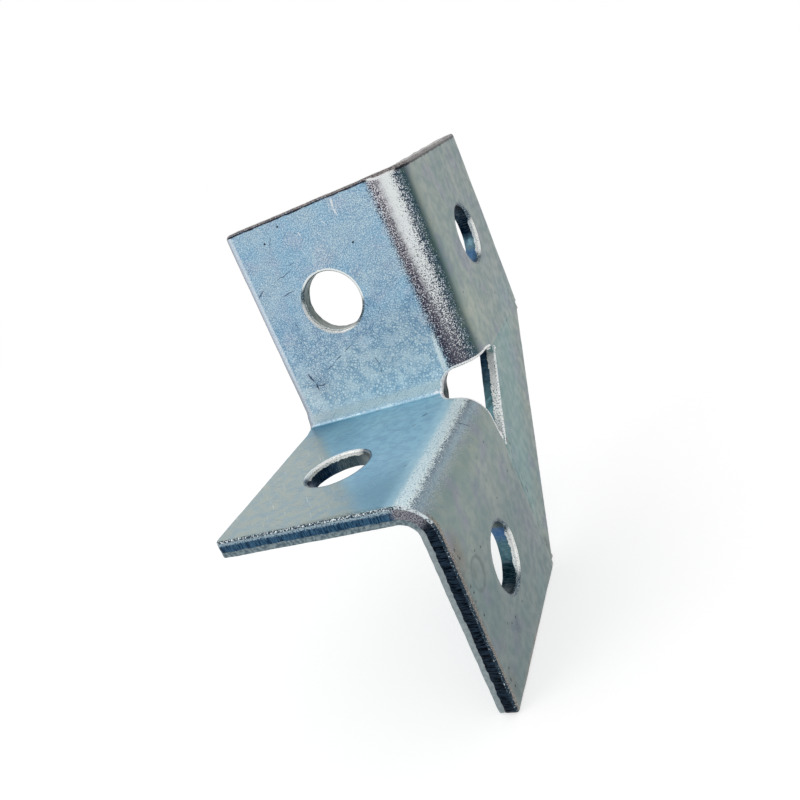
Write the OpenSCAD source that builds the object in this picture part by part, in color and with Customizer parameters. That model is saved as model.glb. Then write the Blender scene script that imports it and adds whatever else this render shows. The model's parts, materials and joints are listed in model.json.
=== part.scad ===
// Right-angle connector for strut channel.
// A steel strip is folded square into an upper and a lower flange, and a wing is bent
// back from one long edge of each. A corner plate is welded into the gap between the
// two wings, which the fold has opened to a right angle.
//
// The work is laid out from the datum corner, where three faces would meet: the wings'
// outer face (x = 0), the upper flange's front face (y = 0) and the lower flange's top
// face (z = 0). The finished part is then moved so that its origin is the centre of
// the lower flange's bolt hole, at the top face. The lower half mirrors the upper one.

/* [Sheet] */
// Thickness of the steel sheet
sheet_t = 3.4; // [2:0.1:5]
// Radius rolled onto the outer faces where the blank was sheared
edge_roll = 0.5; // [0.1:0.05:0.9]
// Rounding of the blank's free corners
corner_r = 1; // [0.4:0.1:3]

/* [Flanges and wings] */
// Width of each flange, from its free edge to the wings' outer face
flange_w = 41; // [38:0.5:60]
// Width of each wing, from the flange's front face to its free edge
wing_w = 41; // [38:0.5:60]
// Length of each flange and wing, from the inside of the fold to the free end
arm_l = 45; // [42:0.5:80]

/* [Folds] */
// Inside radius of the bend between a flange and its wing
bend_r = 2.8; // [1:0.1:4]
// Inside radius of the fold between the two flanges
fold_r = 0.8; // [0.4:0.1:1.6]
// How far the sheet is squeezed out sideways at the inside of the fold
fold_bulge = 0.6; // [0.1:0.1:1]

/* [Relief] */
// Half the width of the relief between the two wing bends, and the radius of its end
relief_r = 4.2; // [3:0.1:5]
// Distance of the relief's round end from the wings' outer face
relief_reach = 9.3; // [8:0.1:12]

/* [Bolt holes] */
// Diameter of the four bolt holes, below their rolled mouths
hole_d = 12.5; // [8:0.5:16]
// Distance of each hole's centre from the inner face of the sheet bent beside it
hole_line = 20.65; // [17:0.05:24]
// Distance of each hole's centre from the inside of the fold, along the arm
hole_reach = 25; // [20:0.5:30]
// Radius rolled onto the mouth of each hole by the punch
hole_roll = 0.5; // [0.1:0.05:0.8]

/* [Corner plate] */
// Distance of the seams' centre lines from the datum corner
seam_off = 3.2; // [2:0.1:4]
// Distance of the plate's inner edge from the datum corner, square to that edge
cut_in = 6.7; // [5:0.1:9]
// How far the outer edge lies inside the line between the wings' free corners
outer_in = 0.3; // [0:0.1:2]

/* [Welds] */
// Gap between a wing's end and the corner plate
root_gap = 0.3; // [0.1:0.1:1]
// How far the welding groove opens on each side of that gap, at the outer face
groove_w = 1.2; // [0.4:0.1:1.6]
// Depth of the weld below the outer face, where it is ground flush
weld_depth = 2.6; // [1:0.1:4]
// Distance from the datum corner to the start of each weld
weld_from = 10.8; // [10:0.1:14]
// Length of seam left open at the wing's free edge
weld_notch = 1.2; // [0.4:0.1:3]

/* [Hidden] */
$fn = 96;

// Outer radius of the wing bends
bend_out = bend_r + sheet_t;
// Distance of each hole's centre from the outer face of the sheet bent beside it
hole_in = sheet_t + hole_line;
// A wing's end face, and the edge of the corner plate that faces it
wing_end = seam_off + root_gap / 2;
gusset_edge = seam_off - root_gap / 2;
// Distance of the corner plate's outer edge from the datum corner, square to that edge
cut_out = (wing_w - seam_off) / sqrt(2) - outer_in;
// The groove stops short of the back of a thin sheet
groove_depth = min(weld_depth, sheet_t - root_gap);
// Radius of the dome that shapes the bulge, and how much sheet beside the fold it meets
dome_r = 10;
dome_span = 5;
// How far a cutter runs past the metal
past = 2;

module steel() color([0.62, 0.70, 0.74]) children();
module weld_metal() color([0.56, 0.61, 0.62]) children();

// Moves the work from the datum corner to the lower flange's bolt hole
module to_origin() translate([hole_in, hole_reach, 0]) children();

// Turns what belongs to the upper arm into its lower twin
module lower_side() mirror([0, 1, 1]) children();

module both_sides() {
    children();
    lower_side() children();
}

// Turns what belongs to the flange's section into its twin on the wing
module wing_side() mirror([1, 1, 0]) children();

// Lays a section drawn in Y and Z along +X
module along_x(length) rotate([90, 0, 90]) linear_extrude(length) children();

// Lays a section along a seam, centred: drawn with Y as the depth below the outer face
module along_seam(length) {
    rotate([-90, 90, 0]) linear_extrude(length, center = true) children();
}

// What is cut away at the origin to leave an edge with a radius
module edge_cut(r, over = past) {
    difference() {
        translate([-over, -over]) square(r + over);
        translate([r, r]) circle(r);
    }
}

// A quarter of a ring of sheet, towards +X and -Y from its centre
module quarter_turn(inner) {
    outer = inner + sheet_t;
    intersection() {
        difference() {
            circle(outer);
            circle(inner);
        }
        translate([0, -outer]) square(outer);
    }
}

// Section of one flange or wing up to the bend, with its free edge rolled
module leaf_section(width) {
    translate([-width, 0]) difference() {
        square([width - bend_out, sheet_t]);
        edge_cut(edge_roll);
    }
}

// Section of an arm: flange, bend and wing, with the outer faces on the two axes
module arm_section() {
    leaf_section(flange_w);
    translate([-bend_out, bend_out]) quarter_turn(bend_r);
    wing_side() leaf_section(wing_w);
}

// Section of the fold, drawn with Y as its first axis and Z as its second
module fold_section() translate([-fold_r, fold_r]) quarter_turn(fold_r);

// The sheet squeezed out beside the fold: a dome, as thick as the sheet behind it
module fold_edge_bulge() {
    intersection() {
        translate([dome_r - flange_w - fold_bulge, 0, 0]) sphere(dome_r);
        translate([-flange_w - fold_bulge, 0, 0]) along_x(fold_bulge + edge_roll) {
            fold_section();
            translate([0, fold_r]) square([sheet_t, dome_span]);
            translate([-fold_r - dome_span, -sheet_t]) square([dome_span, sheet_t]);
        }
    }
}

// The roll along the outer face at an arm's free end, over flange, bend and wing
module end_roll() {
    translate([-flange_w - past, 0, arm_l]) mirror([0, 0, 1])
        along_x(flange_w + past - bend_out) edge_cut(edge_roll);
    wing_side() translate([-wing_w - past, 0, arm_l]) mirror([0, 0, 1])
        along_x(wing_w + past - bend_out) edge_cut(edge_roll);
    translate([-bend_out, bend_out, arm_l]) rotate([0, 0, -90])
        rotate_extrude(angle = 90) translate([bend_out, 0]) mirror([1, 0])
            mirror([0, 1]) edge_cut(edge_roll);
}

// The roll along the flanges' free edges where they turn through the fold
module fold_roll() {
    translate([-flange_w, -fold_r, fold_r]) rotate([0, 90, 0])
        rotate_extrude(angle = 90) translate([fold_r, 0]) edge_cut(edge_roll, fold_r);
}

// Rounds a lower corner of a leaf through its thickness, at X = left and Z = level
module corner_cut(left, level) {
    translate([left, sheet_t + past, level]) rotate([90, 0, 0])
        linear_extrude(sheet_t + 2 * past) edge_cut(corner_r);
}

// Rounds the free corners of the flange and of the wing
module free_corners() {
    mirror([0, 0, 1]) corner_cut(-flange_w, -arm_l);
    wing_side() mirror([0, 0, 1]) corner_cut(-wing_w, -arm_l);
    wing_side() corner_cut(-wing_w, wing_end);
}

// The relief through the flange and the bend: a slot with a round end
module relief_cut() {
    translate([0, bend_out, 0]) rotate([90, 0, 0]) linear_extrude(bend_out + past) {
        translate([relief_r - relief_reach, 0]) circle(relief_r);
        translate([relief_r - relief_reach, -relief_r])
            square([relief_reach, 2 * relief_r]);
    }
}

// What the blank lacks below the wing: the relief narrows to the seam, then runs on
module wing_end_cut() {
    translate([-sheet_t - past, 0, 0]) along_x(sheet_t + 2 * past) polygon([
        [bend_out - past, 0], [bend_out - past, relief_r], [bend_out, relief_r],
        [weld_from, wing_end], [wing_w + past, wing_end], [wing_w + past, 0]
    ]);
}

// Section of the groove that the weld fills, below the outer face
module groove_section() {
    half = root_gap / 2;
    polygon([
        [-half - groove_w, 0], [half + groove_w, 0], [half, groove_depth], [-half, groove_depth]
    ]);
}

// The groove along the seam, cut into the wing and into the corner plate
module seam_cut() {
    length = wing_w + past - weld_from;
    translate([0, weld_from + length / 2, seam_off]) along_seam(length) groove_section();
}

// A punched bolt hole along Z, its rolled mouth at the top of the sheet
module hole_cut() {
    translate([0, 0, -sheet_t - past]) cylinder(h = sheet_t + 2 * past, d = hole_d);
    rotate_extrude() translate([hole_d / 2, 0]) mirror([0, 1]) edge_cut(hole_roll);
}

module flange_hole() {
    translate([-hole_in, 0, hole_reach]) rotate([90, 0, 0]) hole_cut();
}

module wing_hole() {
    translate([0, hole_in, hole_reach]) rotate([0, 90, 0]) hole_cut();
}

// One arm of the folded strip, with everything that is cut from it
module arm() {
    difference() {
        translate([0, 0, fold_r]) linear_extrude(arm_l - fold_r) arm_section();
        end_roll();
        free_corners();
        wing_end_cut();
        seam_cut();
        flange_hole();
        wing_hole();
    }
}

// The strip where it turns from the upper flange into the lower one
module fold() {
    difference() {
        translate([-flange_w, 0, 0]) along_x(flange_w) fold_section();
        fold_roll();
    }
}

module folded_plate() {
    steel() to_origin() difference() {
        union() {
            both_sides() arm();
            fold();
            fold_edge_bulge();
        }
        both_sides() relief_cut();
    }
}

// The plate between the wings: a strip across the corner, trimmed to the two seams
module corner_gusset() {
    width = cut_out - cut_in;
    reach = wing_w + seam_off;
    steel() to_origin() difference() {
        intersection() {
            rotate([45, 0, 0]) along_seam(4 * reach) translate([cut_in, 0]) difference() {
                square([width, sheet_t]);
                edge_cut(edge_roll);
                translate([width, 0]) mirror([1, 0]) edge_cut(edge_roll);
            }
            translate([-sheet_t, -gusset_edge, gusset_edge - reach])
                cube([sheet_t, reach, reach]);
        }
        both_sides() seam_cut();
    }
}

// A weld: the filled groove, ground flush, which stops short of the wing's free edge
module weld() {
    length = wing_w - weld_notch - weld_from;
    translate([0, weld_from + length / 2, seam_off]) along_seam(length) groove_section();
}

module upper_weld() weld_metal() to_origin() weld();
module lower_weld() weld_metal() to_origin() lower_side() weld();

folded_plate();
corner_gusset();
upper_weld();
lower_weld();
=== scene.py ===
"""Looks of a right-angle connector for strut channel, in bright zinc plate."""

import json
import math

import bmesh
import bpy
import numpy as np
from mathutils import Matrix, Vector
from mathutils.geometry import delaunay_2d_cdt

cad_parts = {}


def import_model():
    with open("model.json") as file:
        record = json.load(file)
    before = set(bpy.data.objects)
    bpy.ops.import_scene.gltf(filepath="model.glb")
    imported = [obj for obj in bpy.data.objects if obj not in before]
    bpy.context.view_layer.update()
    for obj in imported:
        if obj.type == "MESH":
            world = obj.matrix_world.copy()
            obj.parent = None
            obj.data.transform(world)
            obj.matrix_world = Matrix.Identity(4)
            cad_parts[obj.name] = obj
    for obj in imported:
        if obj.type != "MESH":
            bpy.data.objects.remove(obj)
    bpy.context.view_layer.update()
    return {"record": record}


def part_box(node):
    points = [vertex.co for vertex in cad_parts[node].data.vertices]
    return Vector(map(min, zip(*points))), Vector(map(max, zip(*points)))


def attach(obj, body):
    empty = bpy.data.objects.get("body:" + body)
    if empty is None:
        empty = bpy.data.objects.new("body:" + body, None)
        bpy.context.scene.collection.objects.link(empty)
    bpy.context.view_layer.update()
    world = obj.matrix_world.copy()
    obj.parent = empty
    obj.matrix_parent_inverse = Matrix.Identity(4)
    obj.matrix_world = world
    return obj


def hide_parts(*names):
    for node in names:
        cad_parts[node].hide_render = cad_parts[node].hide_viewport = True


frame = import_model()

# Sizes, in millimetres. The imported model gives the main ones.
MM = 0.001
PLATE_LOW, PLATE_HIGH = (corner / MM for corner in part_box("folded_plate"))
BORE = next(m for m in frame["record"]["mounts"] if m["name"] == "upper_flange_hole")
HOLE_R = BORE["dims"]["r_mm"]
SHEET_T = BORE["dims"]["length_mm"]
HOLE_REACH = BORE["pos_m"][1] / MM
HOLE_IN = PLATE_HIGH.x
WING_W = -PLATE_LOW.z
FLANGE_W = WING_W
ARM_L = PLATE_HIGH.z

# The sheet's bends, relief and corner plate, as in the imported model
BEND_IN = 2.8
BEND_OUT = BEND_IN + SHEET_T
FOLD_IN = 0.8
FOLD_BULGE = 0.6
BULGE_DOME = 10
BULGE_REACH = 3
RELIEF_R = 4.2
RELIEF_REACH = 9.3
WING_END = 3.35
GUSSET_EDGE = 3.05
GUSSET_IN = 9.475
GUSSET_OUT = 37.376
WELD_FROM = 10.8
WELD_NOTCH = 1.2
CORNER_R = 1
EDGE_ROLL = 0.5
RELIEF_ROLL = 0.35
HOLE_ROLL = 0.5
SEAM_ROLL = 0.14

# Depths at which a cut wall turns from sheared to torn, in the mesh and in its paint
TORN_FROM = SHEET_T * 0.62
TORN_PAINT = SHEET_T * 0.67

# The ground welds, with the blob of weld metal at the inner end of each
BEAD_HALF = 1.3
BEAD_DEPTH = 1.6
BEAD_COLUMNS = 10
BEAD_ROW = 0.3
BLOB_DEPTH = 0.62
UPPER_BLOB_R = 0.5
LOWER_BLOB_R = 0.85

# How strongly the fine relief bends the light, and its height
BUMP_STRENGTH = 0.6
BUMP_HEIGHT = 0.06

# Developed lengths of the bend and of half the fold, at the middle of the sheet
BEND_LEN = math.pi / 2 * (BEND_IN + SHEET_T / 2)
FOLD_HALF = math.pi / 4 * (FOLD_IN + SHEET_T / 2)

# Mesh spacing
GRID = 0.85
BEND_ROWS = 15
FOLD_ROWS = 10
OUTLINE_STEP = 0.42
ARC_STEPS = 24


def along_arm(z):
    """Developed position of a height on the upper arm."""
    return z - FOLD_IN + FOLD_HALF


def across_wing(y):
    """Developed position of a distance behind the flange's front face."""
    return BEND_LEN + y - BEND_OUT


# Edges of the flat strip: the flanges' free edge, the wings' free edge and the upper arm's end
FREE_EDGE = BEND_OUT - FLANGE_W
WING_EDGE = across_wing(WING_W)
ARM_END = along_arm(ARM_L)

# Where the wings' own material takes over from the flanges' one. Both paint the same there.
MATERIAL_EDGE = BEND_LEN + 0.5


def unit(vector):
    """A vector of length 1, along the last axis."""
    return vector / np.maximum(np.linalg.norm(vector, axis=-1, keepdims=True), 1e-9)


def smooth(value, low, high):
    """A smooth step from 0 to 1 between low and high."""
    t = np.clip((value - low) / (high - low), 0, 1)
    return t * t * (3 - 2 * t)


def ripple(points, size, seed, waves=14):
    """Smooth seeded noise of about unit height, whose waves are about size long."""
    points = np.atleast_2d(points)
    rng = np.random.default_rng(seed)
    total = np.zeros(len(points))
    for _ in range(waves):
        direction = unit(rng.normal(size=points.shape[1]))
        length = size * rng.uniform(0.6, 1.7)
        total += np.sin(points @ direction * 2 * math.pi / length + rng.uniform(0, 2 * math.pi))
    return total / math.sqrt(waves / 2)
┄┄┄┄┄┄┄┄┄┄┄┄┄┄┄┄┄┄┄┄
◆ **Your instructions**: Exactly the lines from the one holding "of the wing's free edge" through the one holding "obj.parent = empty" should be printed, ends included.

◆ **Solution for this exercise**:
// A weld: the filled groove, ground flush, which stops short of the wing's free edge
module weld() {
    length = wing_w - weld_notch - weld_from;
    translate([0, weld_from + length / 2, seam_off]) along_seam(length) groove_section();
}

module upper_weld() weld_metal() to_origin() weld();
module lower_weld() weld_metal() to_origin() lower_side() weld();

folded_plate();
corner_gusset();
upper_weld();
lower_weld();
=== scene.py ===
"""Looks of a right-angle connector for strut channel, in bright zinc plate."""

import json
import math

import bmesh
import bpy
import numpy as np
from mathutils import Matrix, Vector
from mathutils.geometry import delaunay_2d_cdt

cad_parts = {}


def import_model():
    with open("model.json") as file:
        record = json.load(file)
    before = set(bpy.data.objects)
    bpy.ops.import_scene.gltf(filepath="model.glb")
    imported = [obj for obj in bpy.data.objects if obj not in before]
    bpy.context.view_layer.update()
    for obj in imported:
        if obj.type == "MESH":
            world = obj.matrix_world.copy()
            obj.parent = None
            obj.data.transform(world)
            obj.matrix_world = Matrix.Identity(4)
            cad_parts[obj.name] = obj
    for obj in imported:
        if obj.type != "MESH":
            bpy.data.objects.remove(obj)
    bpy.context.view_layer.update()
    return {"record": record}


def part_box(node):
    points = [vertex.co for vertex in cad_parts[node].data.vertices]
    return Vector(map(min, zip(*points))), Vector(map(max, zip(*points)))


def attach(obj, body):
    empty = bpy.data.objects.get("body:" + body)
    if empty is None:
        empty = bpy.data.objects.new("body:" + body, None)
        bpy.context.scene.collection.objects.link(empty)
    bpy.context.view_layer.update()
    world = obj.matrix_world.copy()
    obj.parent = empty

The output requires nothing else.